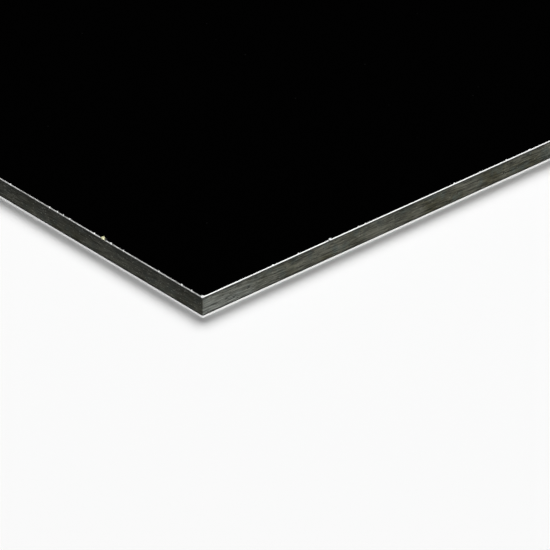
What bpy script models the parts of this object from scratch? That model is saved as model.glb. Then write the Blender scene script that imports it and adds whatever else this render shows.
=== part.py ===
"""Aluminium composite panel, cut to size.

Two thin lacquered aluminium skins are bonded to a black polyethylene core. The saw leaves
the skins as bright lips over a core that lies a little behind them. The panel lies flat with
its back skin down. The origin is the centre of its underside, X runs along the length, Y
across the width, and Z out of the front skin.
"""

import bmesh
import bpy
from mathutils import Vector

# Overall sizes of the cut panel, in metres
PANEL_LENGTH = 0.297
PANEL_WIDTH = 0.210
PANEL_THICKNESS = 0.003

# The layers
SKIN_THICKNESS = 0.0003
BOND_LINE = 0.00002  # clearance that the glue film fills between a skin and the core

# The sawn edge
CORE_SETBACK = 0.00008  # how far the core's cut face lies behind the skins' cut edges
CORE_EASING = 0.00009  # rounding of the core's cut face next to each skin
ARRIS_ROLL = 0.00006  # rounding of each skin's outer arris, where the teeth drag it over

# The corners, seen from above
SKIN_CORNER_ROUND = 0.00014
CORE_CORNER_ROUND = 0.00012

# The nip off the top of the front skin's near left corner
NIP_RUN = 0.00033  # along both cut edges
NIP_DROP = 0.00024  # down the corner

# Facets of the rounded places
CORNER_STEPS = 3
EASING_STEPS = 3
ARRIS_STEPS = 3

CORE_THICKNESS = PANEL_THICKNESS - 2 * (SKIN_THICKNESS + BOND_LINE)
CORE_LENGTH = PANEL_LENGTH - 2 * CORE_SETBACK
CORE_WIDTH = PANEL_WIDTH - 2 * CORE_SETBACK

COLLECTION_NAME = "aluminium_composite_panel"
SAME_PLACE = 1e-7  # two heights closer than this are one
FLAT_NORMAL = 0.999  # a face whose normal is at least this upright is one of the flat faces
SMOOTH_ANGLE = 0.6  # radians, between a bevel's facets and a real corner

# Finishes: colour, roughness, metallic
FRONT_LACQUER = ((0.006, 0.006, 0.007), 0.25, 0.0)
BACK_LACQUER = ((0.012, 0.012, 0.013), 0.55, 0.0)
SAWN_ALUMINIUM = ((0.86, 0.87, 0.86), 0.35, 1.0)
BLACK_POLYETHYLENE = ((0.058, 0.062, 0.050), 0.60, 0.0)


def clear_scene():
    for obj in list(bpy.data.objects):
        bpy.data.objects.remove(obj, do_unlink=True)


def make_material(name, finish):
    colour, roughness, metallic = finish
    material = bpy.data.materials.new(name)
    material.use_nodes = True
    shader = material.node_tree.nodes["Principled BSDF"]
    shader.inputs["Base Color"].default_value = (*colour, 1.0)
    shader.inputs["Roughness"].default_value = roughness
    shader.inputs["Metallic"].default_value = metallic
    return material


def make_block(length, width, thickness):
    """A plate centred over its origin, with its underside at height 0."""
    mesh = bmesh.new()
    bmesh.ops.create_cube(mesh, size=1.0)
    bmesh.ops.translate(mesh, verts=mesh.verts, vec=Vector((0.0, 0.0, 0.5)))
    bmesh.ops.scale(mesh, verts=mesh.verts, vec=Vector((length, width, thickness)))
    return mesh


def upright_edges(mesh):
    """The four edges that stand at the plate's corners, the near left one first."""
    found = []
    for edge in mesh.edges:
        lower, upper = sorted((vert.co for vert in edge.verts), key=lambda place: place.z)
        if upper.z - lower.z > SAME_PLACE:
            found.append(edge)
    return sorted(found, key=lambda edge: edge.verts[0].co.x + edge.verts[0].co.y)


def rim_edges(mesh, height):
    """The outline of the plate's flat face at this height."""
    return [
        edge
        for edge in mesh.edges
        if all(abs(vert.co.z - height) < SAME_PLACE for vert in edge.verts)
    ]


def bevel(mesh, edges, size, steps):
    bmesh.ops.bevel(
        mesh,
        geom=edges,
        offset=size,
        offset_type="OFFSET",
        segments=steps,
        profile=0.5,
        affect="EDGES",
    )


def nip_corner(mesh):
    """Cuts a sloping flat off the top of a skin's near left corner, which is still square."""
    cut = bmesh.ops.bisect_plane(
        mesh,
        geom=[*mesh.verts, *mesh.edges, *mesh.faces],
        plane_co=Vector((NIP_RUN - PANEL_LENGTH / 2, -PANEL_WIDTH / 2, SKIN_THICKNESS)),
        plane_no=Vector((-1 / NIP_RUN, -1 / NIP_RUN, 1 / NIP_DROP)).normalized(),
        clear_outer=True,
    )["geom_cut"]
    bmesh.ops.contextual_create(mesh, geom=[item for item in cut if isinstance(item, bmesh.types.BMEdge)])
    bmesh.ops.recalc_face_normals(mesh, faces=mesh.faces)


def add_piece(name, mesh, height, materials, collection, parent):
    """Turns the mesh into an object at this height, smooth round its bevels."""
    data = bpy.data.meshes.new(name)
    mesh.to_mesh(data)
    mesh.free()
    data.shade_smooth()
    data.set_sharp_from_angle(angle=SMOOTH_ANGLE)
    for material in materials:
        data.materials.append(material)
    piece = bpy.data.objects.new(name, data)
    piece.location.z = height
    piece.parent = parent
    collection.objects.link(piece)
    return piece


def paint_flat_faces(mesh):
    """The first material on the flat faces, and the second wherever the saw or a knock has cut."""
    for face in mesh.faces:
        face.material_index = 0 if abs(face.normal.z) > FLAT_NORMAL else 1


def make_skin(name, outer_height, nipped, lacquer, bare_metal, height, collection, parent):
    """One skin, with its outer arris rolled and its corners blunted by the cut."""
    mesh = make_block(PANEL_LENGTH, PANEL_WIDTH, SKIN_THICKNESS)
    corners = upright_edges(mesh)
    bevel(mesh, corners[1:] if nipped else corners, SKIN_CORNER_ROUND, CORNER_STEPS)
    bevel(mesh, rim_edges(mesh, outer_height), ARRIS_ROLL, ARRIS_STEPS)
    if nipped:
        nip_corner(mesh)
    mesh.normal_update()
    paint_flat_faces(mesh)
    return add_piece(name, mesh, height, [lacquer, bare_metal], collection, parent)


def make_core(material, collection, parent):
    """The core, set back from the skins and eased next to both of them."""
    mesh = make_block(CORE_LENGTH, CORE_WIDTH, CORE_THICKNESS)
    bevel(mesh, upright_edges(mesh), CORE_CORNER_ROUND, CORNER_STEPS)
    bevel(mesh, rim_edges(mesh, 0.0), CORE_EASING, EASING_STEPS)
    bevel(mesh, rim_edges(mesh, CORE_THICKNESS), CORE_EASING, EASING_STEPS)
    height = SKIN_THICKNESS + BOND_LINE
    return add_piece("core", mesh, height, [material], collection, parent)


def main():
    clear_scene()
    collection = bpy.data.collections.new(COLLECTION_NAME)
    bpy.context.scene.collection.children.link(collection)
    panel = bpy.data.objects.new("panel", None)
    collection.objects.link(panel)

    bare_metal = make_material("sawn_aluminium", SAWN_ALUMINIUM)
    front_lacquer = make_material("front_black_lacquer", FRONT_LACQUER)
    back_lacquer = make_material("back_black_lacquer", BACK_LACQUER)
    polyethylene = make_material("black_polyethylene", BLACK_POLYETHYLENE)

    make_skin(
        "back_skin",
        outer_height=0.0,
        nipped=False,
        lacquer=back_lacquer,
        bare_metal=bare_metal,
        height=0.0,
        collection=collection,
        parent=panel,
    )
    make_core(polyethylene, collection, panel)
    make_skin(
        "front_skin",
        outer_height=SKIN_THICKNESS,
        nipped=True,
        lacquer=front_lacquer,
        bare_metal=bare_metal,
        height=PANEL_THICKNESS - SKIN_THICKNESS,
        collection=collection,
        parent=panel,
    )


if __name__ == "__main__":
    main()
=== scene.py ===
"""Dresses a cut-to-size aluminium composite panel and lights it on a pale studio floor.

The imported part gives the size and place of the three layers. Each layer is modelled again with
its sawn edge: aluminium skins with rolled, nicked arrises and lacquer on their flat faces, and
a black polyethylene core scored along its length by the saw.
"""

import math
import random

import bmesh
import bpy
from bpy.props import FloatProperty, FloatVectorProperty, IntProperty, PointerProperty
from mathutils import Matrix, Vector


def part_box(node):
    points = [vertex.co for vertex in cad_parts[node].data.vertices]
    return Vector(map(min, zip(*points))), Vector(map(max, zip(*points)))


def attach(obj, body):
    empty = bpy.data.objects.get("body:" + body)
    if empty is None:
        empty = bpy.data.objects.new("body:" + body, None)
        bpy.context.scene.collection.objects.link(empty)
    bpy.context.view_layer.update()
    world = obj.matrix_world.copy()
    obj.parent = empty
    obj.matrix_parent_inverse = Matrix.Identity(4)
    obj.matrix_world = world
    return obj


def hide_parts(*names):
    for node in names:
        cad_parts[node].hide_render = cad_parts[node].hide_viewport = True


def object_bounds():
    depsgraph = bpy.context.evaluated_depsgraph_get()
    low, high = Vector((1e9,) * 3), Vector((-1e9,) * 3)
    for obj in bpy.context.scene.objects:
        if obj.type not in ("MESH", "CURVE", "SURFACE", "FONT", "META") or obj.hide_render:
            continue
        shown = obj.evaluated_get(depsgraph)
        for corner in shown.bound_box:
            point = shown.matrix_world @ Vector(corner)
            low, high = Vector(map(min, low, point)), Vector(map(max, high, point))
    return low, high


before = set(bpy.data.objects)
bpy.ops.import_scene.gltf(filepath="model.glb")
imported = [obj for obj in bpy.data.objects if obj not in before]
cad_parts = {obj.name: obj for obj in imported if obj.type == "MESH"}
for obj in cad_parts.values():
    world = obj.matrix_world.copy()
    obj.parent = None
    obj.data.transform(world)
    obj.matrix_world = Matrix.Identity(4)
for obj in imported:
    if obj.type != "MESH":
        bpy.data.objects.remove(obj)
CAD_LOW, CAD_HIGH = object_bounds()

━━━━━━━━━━

Work to do
Exactly repeat the lines above, from the opening line through the one with "NIP_DROP = 0.00024", and include nothing else.

Answer to the problem
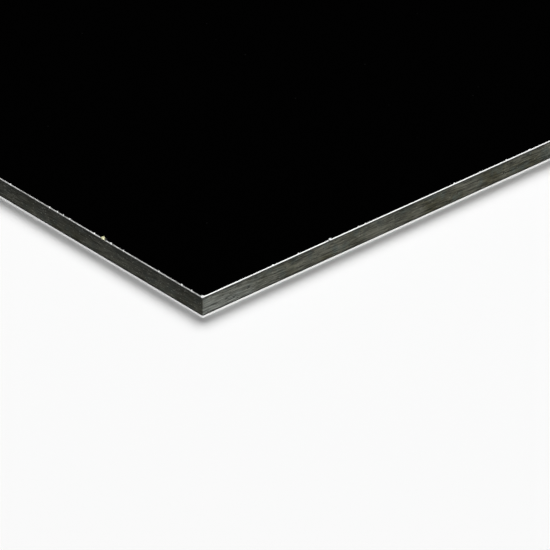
What bpy script models the parts of this object from scratch? That model is saved as model.glb. Then write the Blender scene script that imports it and adds whatever else this render shows.
=== part.py ===
"""Aluminium composite panel, cut to size.

Two thin lacquered aluminium skins are bonded to a black polyethylene core. The saw leaves
the skins as bright lips over a core that lies a little behind them. The panel lies flat with
its back skin down. The origin is the centre of its underside, X runs along the length, Y
across the width, and Z out of the front skin.
"""

import bmesh
import bpy
from mathutils import Vector

# Overall sizes of the cut panel, in metres
PANEL_LENGTH = 0.297
PANEL_WIDTH = 0.210
PANEL_THICKNESS = 0.003

# The layers
SKIN_THICKNESS = 0.0003
BOND_LINE = 0.00002  # clearance that the glue film fills between a skin and the core

# The sawn edge
CORE_SETBACK = 0.00008  # how far the core's cut face lies behind the skins' cut edges
CORE_EASING = 0.00009  # rounding of the core's cut face next to each skin
ARRIS_ROLL = 0.00006  # rounding of each skin's outer arris, where the teeth drag it over

# The corners, seen from above
SKIN_CORNER_ROUND = 0.00014
CORE_CORNER_ROUND = 0.00012

# The nip off the top of the front skin's near left corner
NIP_RUN = 0.00033  # along both cut edges
NIP_DROP = 0.00024  # down the corner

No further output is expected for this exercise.